Dalam islam, seseorang yang bisa dijadikan teladan dalam mendidik anak adalah seorang sahabat sekaligus menantu Rasulullah SAW, Ali bin Abi Thalib ra. Menurut Ali bin Abi Thalib, mendidik anak bisa dibagi menjadi tiga tahapan. Tahapan yang pertama adalah ketika anak berusia 0-7 tahun, maka perlakukan mereka seperti raja. Maksudnya adalah dengan melayaninya dengan sepenuh hati dan tulus. Tidak menggunakan amarah apalagi kekerasan. Tahap kedua yaitu usia 7-14 tahun, hendaknya anak diperlukan ibarat seorang tawanan. Maksud tawanan bukanlah hal yang negatif, namun lebih kepada proporsionalnya terdapat aturan dan larangan. Tidak semua bebas untuk dilakukan oleh anak pada usia ini. Pada tahap inilah anak diajarkan terkait mengerjakan sholat 5 waktu, hingga bagaimana pergaulan terhadap lawan jenis dan batasan-batasannya sesuai syariat. Terakhir, usia 15-21 tahun, hendaknya kita memperlakukan anak layaknya seorang sahabat. Dalam usia ini anak akan mulai banyak menghadapi masalah, yang mana kebanyakan dari anak akan lari ke sahabat untuk bercerita. Maka sebisa mungkin orang tua mulai memposisikan diri sebagai sahabat yang dapat dipercaya untuk semua cerita anak.

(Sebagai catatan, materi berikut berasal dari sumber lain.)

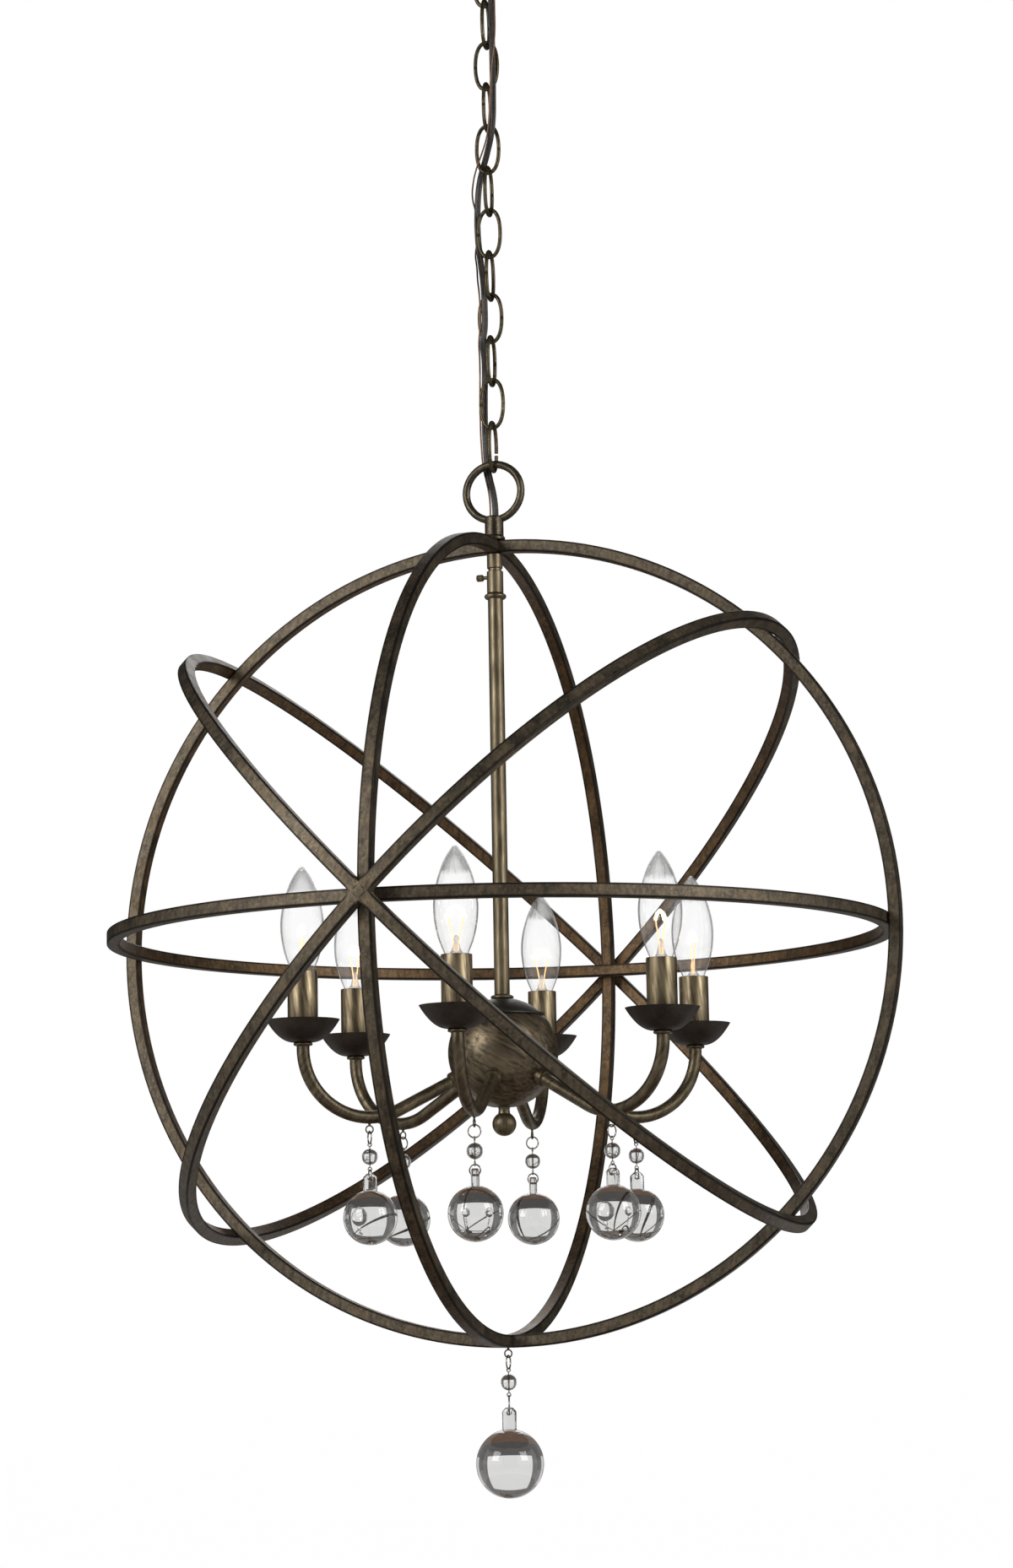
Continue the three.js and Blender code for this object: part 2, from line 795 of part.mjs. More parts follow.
// Crystal drop: wire ring, bead on a looped pin, wire ring, ball with a drilled tab
function dropSolid(sizes, eyeCentre) {
  const ringTop = eyeCentre - eyeRadius + eyeWire / 2 + hangGap;
  const upperCentre = ringTop - sizes.ring + dropWire / 2;
  const upperBottom = upperCentre - sizes.ring;
  const pinTop = upperBottom + loopOverlap;
  const beadCentre = pinTop - pinLength - beadBall;
  const pinFoot = beadCentre - beadBall - pinLength;
  const lowerCentre = pinFoot - sizes.lower + loopOverlap;
  const holeCentre = lowerCentre - sizes.lower + tabHole - loopOverlap;
  const tabTop = holeCentre + tabHole + dropWire * 2;
  const ballCentre = tabTop - sizes.tab - sizes.ball;
  const at = (z) => new THREE.Vector3(0, 0, z);
  let drop = wireRing(sizes.ring, dropWire, at(upperCentre), true);
  const pin = turned(
    [
      [0, pinFoot],
      [pinRadius, pinFoot],
      [pinRadius, pinTop],
      [0, pinTop],
    ],
    chainSides,
  );
  drop = drop.add(pin);
  const bead = new THREE.SphereGeometry(beadBall, wireFacets, thinSides);
  drop = drop.add(solid(bead.rotateX(Math.PI / 2).translate(0, 0, beadCentre)));
  drop = drop.add(wireRing(sizes.lower, dropWire, at(lowerCentre), true));
  const half = tabWidth / 2;
  const tabFoot = ballCentre + Math.sqrt(sizes.ball ** 2 - half ** 2) - overrun / 2;
  const outline = new THREE.Shape();
  outline.moveTo(-half, tabFoot);
  outline.lineTo(half, tabFoot);
  outline.lineTo(half, tabTop - half / 2);
  outline.lineTo(half / 2, tabTop);
  outline.lineTo(-half / 2, tabTop);
  outline.lineTo(-half, tabTop - half / 2);
  const hole = new THREE.Path();
  hole.absarc(0, holeCentre, tabHole, 0, Math.PI * 2, true);
  outline.holes.push(hole);
  const plate = { depth: tabThickness, bevelEnabled: false, curveSegments: thinSides };
  const tab = new THREE.ExtrudeGeometry(outline, plate);
  tab.translate(0, 0, -tabThickness / 2).rotateX(Math.PI / 2);
  drop = drop.add(solid(tab));
  const ball = new THREE.SphereGeometry(sizes.ball, smallFacets, chainSides).rotateX(Math.PI / 2);
  return drop.add(solid(ball.translate(0, 0, ballCentre)));
}

// Cluster of six arms, each with its bobeche, candle sleeve, bulb and drop
{
  const arm = armSolid();
  const bobeche = bobecheSolid();
  const candle = candleSolid();
  const bulb = bulbSolid();
  const dropEye = armCentreLine - armRadius - eyeShank - eyeRadius;
  const drop = dropSolid(armDropSizes, dropEye);
  for (let i = 0; i < armCount; i += 1) {
    const spoke = new THREE.Group();
    spoke.rotation.z = firstArm + (i / armCount) * Math.PI * 2;
    fixture.add(spoke);
    const number = i + 1;
    piece(`arm_${number}`, arm, paleBronze, spoke);
    piece(`bobeche_${number}`, bobeche, bronze, spoke).position.x = armReach;
    piece(`candle_sleeve_${number}`, candle, paleBronze, spoke).position.x = armReach;
    piece(`bulb_${number}`, bulb, glass, spoke).position.x = armReach;
    piece(`arm_drop_${number}`, drop, glass, spoke).position.x = armReach - armBend;
  }
}

// Bottom drop under the orb
piece('bottom_drop', dropSolid(lowDropSizes, orbCentre - faceRingRadius - eyeShank - eyeRadius), glass);

// Supply cord route, from the wireway of the canopy loop to that of the top loop
const cordRoute = [
  [-1.2, 0, -7],
  [-1.2, 0, -36],
  [0.4, -1.2, -43],
  [3.2, -3.6, -49],
  [5.4, -4.7, -55],
  [6.2, -4.8, -64],
  [6.3, -4.7, -90],
  [6.5, -4.7, -130],
  [6.6, -5, -170],
  [5.9, -5.1, -190],
  [3.2, -3, -203],
  [-0.2, 0.4, -211],
  [-3.2, 3, -218],
  [-6.2, 4.8, -225],
  [-8.8, 4.9, -236],
  [-10.6, 4.8, -255],
  [-10.8, 4.6, -275],
  [-9.4, 3.9, -292],
  [-7.2, 1.4, -305],
  [-5.2, -1.6, -315],
  [-3.8, -4.1, -325],
  [-3.3, -4.5, -338],
  [-3.5, -4.5, -355],
  [-5.3, -4, -368],
  [-5.6, 0.4, -380],
  [-6.6, 4, -391],
  [-7.2, 4.4, -405],
  [-7.5, 4.6, -430],
  [-7.2, 5, -448],
  [-6.5, 6, -463],
  [-4.1, 4.4, -474],
  [-0.9, 1.4, -485],
  [0.9, 0.2, -496],
  [1.2, 0, -504],
  [1.2, 0, -516],
];
{
  const curve = new THREE.CatmullRomCurve3(cordRoute.map(([x, y, z]) => new THREE.Vector3(x, y, z)));
  const cord = new THREE.ExtrudeGeometry(ovalSection(cordWidth, cordThickness, wireSides), {
    steps: cordSteps,
    bevelEnabled: false,
    extrudePath: curve,
  });
  piece('supply_cord', solid(cord), cordSkin);
}

// Ground wire route, beside the cord on the other side of the chain
const groundRoute = [
  [2.9, 0, -8],
  [2.9, 0, -36],
  [3.7, -2, -43],
  [7.2, -4.4, -49],
  [9, -5.8, -56],
  [9.6, -6.4, -66],
  [9.6, -6.7, -95],
  [9.7, -7.6, -118],
  [8.6, -8.6, -133],
  [6.6, -8.8, -149],
  [5.6, -8.8, -165],
  [4.2, -8.4, -186],
  [1.2, -6, -202],
  [-3.4, -4.4, -214],
  [-8.4, -3.6, -226],
  [-12.2, -0.4, -236],
  [-14.6, 4.6, -246],
  [-13.4, 7.8, -256],
  [-11.6, 9, -268],
  [-12.2, 8, -280],
  [-13.4, 6.4, -292],
  [-11.4, 3, -304],
  [-9.8, -0.8, -315],
  [-7.8, -4, -326],
  [-7, -4.7, -338],
  [-7.2, -4.8, -354],
  [-8.6, -3.8, -367],
  [-9.4, 0, -379],
  [-10.4, 3.2, -391],
  [-10.7, 3.4, -405],
  [-10.9, 3.8, -430],
  [-10.6, 4.6, -448],
  [-9.7, 5.4, -463],
  [-7.2, 4, -474],
  [-4.4, 1.8, -485],
  [-3, 0.4, -496],
  [-2.9, 0, -504],
  [-2.9, 0, -515],
];
{
  const curve = new THREE.CatmullRomCurve3(groundRoute.map(([x, y, z]) => new THREE.Vector3(x, y, z)));
  const wire = new THREE.ExtrudeGeometry(ovalSection(groundRadius * 2, groundRadius * 2, wireSides), {
    steps: cordSteps,
    bevelEnabled: false,
    extrudePath: curve,
  });
  piece('ground_wire', solid(wire), copper);
}

export default fixture;
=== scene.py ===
# %% [markdown]
# # An orb chandelier
#
# Five square-bar rings are nested into a ball round six candle lights, and the ball hangs from a
# chain. The drawing of the lamp is already in the scene as plain solids, in metres, with the ceiling at
# height zero. Each part is modelled again here with a smooth surface and a real finish, and it takes its
# place from the solid that it stands for, so that nothing drifts from the drawing.

import json
import math

import bmesh
import bpy
from mathutils import Matrix, Vector

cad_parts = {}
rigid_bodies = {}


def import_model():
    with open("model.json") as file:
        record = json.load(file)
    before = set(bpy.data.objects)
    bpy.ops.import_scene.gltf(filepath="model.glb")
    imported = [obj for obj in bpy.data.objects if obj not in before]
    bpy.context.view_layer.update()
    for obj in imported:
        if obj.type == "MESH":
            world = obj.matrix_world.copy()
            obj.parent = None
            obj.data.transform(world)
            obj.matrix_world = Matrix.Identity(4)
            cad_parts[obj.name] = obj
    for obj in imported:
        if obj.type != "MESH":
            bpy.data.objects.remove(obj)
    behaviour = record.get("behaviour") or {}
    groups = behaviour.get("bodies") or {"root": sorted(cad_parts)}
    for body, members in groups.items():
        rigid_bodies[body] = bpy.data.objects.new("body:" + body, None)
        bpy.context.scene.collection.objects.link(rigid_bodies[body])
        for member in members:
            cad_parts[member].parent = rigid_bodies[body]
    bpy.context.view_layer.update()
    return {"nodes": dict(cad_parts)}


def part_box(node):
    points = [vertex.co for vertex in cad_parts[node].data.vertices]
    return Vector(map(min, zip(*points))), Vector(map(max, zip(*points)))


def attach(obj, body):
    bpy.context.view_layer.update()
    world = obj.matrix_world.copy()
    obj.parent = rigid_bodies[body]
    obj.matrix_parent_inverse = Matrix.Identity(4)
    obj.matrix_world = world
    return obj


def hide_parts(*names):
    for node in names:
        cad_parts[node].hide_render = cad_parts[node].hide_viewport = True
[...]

Bila kita tilik lagi kebelakang tentang pernyataan artis Yuni Shara yang berusaha memposisikan dirinya sebagai sahabat bagi anaknya, tentu ada benarnya. Namun, menjadi sahabat bukan berarti membiarkan atau malah menemani mereka melakukan kemaksiatan. Tindakan demikian sama saja menarik anak menuju jurang kehancuran. Hampir semua kasus pemerkosaan dan penyimpangan seksual yang terjadi di Indonesia atau bahkan di dunia, disebabkan efek paparan konten porno pada pelaku. Cara mendidik anak yang sangat keliru ini bisa merusak generasi muda dan pada akhirnya merusak bangsa dan negara. Globalisasi pada akhirnya bukan hanya meracuni para pemuda, tapi juga meracuni para orang tua muslim. Apabila keadaan buruk ini tidak segera kita sadari, bisa jadi generasi muda kita telah hancur sebelum kita sempat melakukan apa-apa.
Menyelamatkan bangsa ini harus dengan cara yang radikal, maksudnya bukan menggunakan kekerasan, tapi mengganti total sistem kapitalis sekuler yang melahirkan liberalisme, menjadi sistem islam yang rahmatan lil alamin. Tidak ada solusi yang lebih tepat selain kembali kepada kesempurnaan syariat islam. Seandainya syariat islam ditegakkan, maka orang tua tidak perlu terlalu khawatir dalam mendidik anak-anak seperti sekarang. Orang tua tidak perlu khawatir bahwa anak akan terpapar pornografi, karena dalam islam, negara pasti akan melarang tegas masuknya konten porno. Tidak perlu khawatir akan pergaulan bebas, karena regulasi negara akan menjamin laki-laki dan perempuan berinteraksi sesuai syariat. Dan masih banyak kebaikan-kebaikan lainnya yang ada pada islam. Menerapkan syariat-syariat islam akan menyelamatkan bangsa sebagaimana yang diinginkan oleh para pendahulu pendiri negeri tercinta ini.